Photographs of Fort Union: 1. Fort with Tipis. 2. Southwest Tower. 3. Inner Courtyard. Alice M. Cornell. 1997.
Fort Union was constructed on the standard plan of trading posts, but on a grander scale and with finer materials. In American Fur Trade of the Far West (New York, 1902), Hiram Martin Chittenden provides an excellent description:
" Fort Union was the best built post on the Missouri, and with the possible exception of Bent's fort on the Arkansas, the best in the entire West. It was 240 by 220 feet, the shorter side facing the river, and was surrounded by a palisade of square hewn pickets about a foot thick and twenty feet high. The bastions were at the southwest and northeast corners, and consisted of square houses 24 feet on a side and 30 feet high, built entirely of stone and surmounted with pyramidal roofs.
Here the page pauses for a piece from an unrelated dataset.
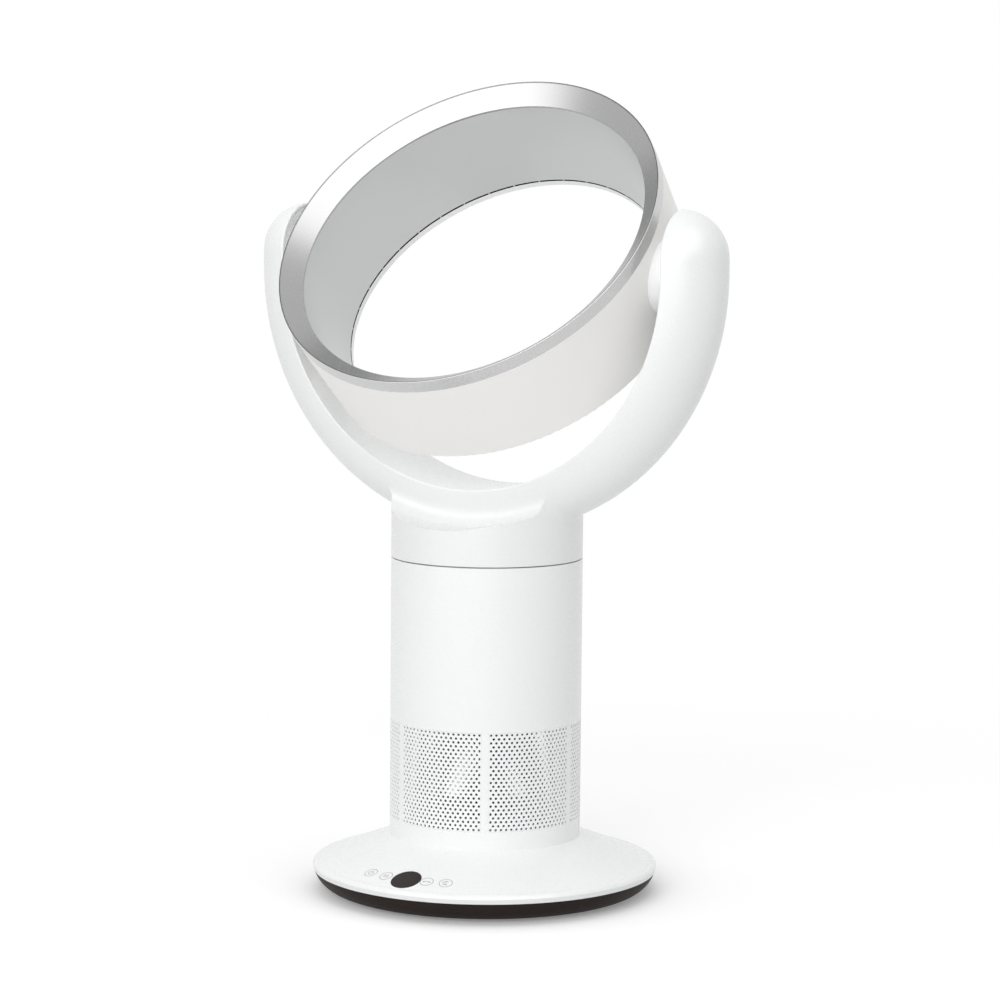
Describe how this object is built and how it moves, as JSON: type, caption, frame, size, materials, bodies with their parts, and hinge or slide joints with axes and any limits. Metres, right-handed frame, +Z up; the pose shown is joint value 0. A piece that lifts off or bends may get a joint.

There were two stories; the lower one was pierced for cannon and the upper had a balcony for better observation. The usual banquette extended around the inner wall of the fort. The entrance was large and was secured with a powerful gate which in 1837 was changed to a double gate on account of the dangerous disposition of the Indians owing to the smallpox scourge. On the opposite side of the square from the entrance was the house of the bourgeois, a well-built, commodious two-story structure, with glass windows, fire-place and other 'modern conveniences.' Around the square were the barracks for the employees, the storehouses, work shops, stables, a cut stone powder magazine capable of holding 50,000 pounds, and a reception room for the Indians. In the center of the court was a tall flag staff around which were the leathern tents of half-breeds in the service of the company. Near the flag-staff stood one or two cannon trained upon the entrance to the fort....All of the buildings were of cottonwood lumber and every thing was of an unusually elaborate character. " Pages 959-960.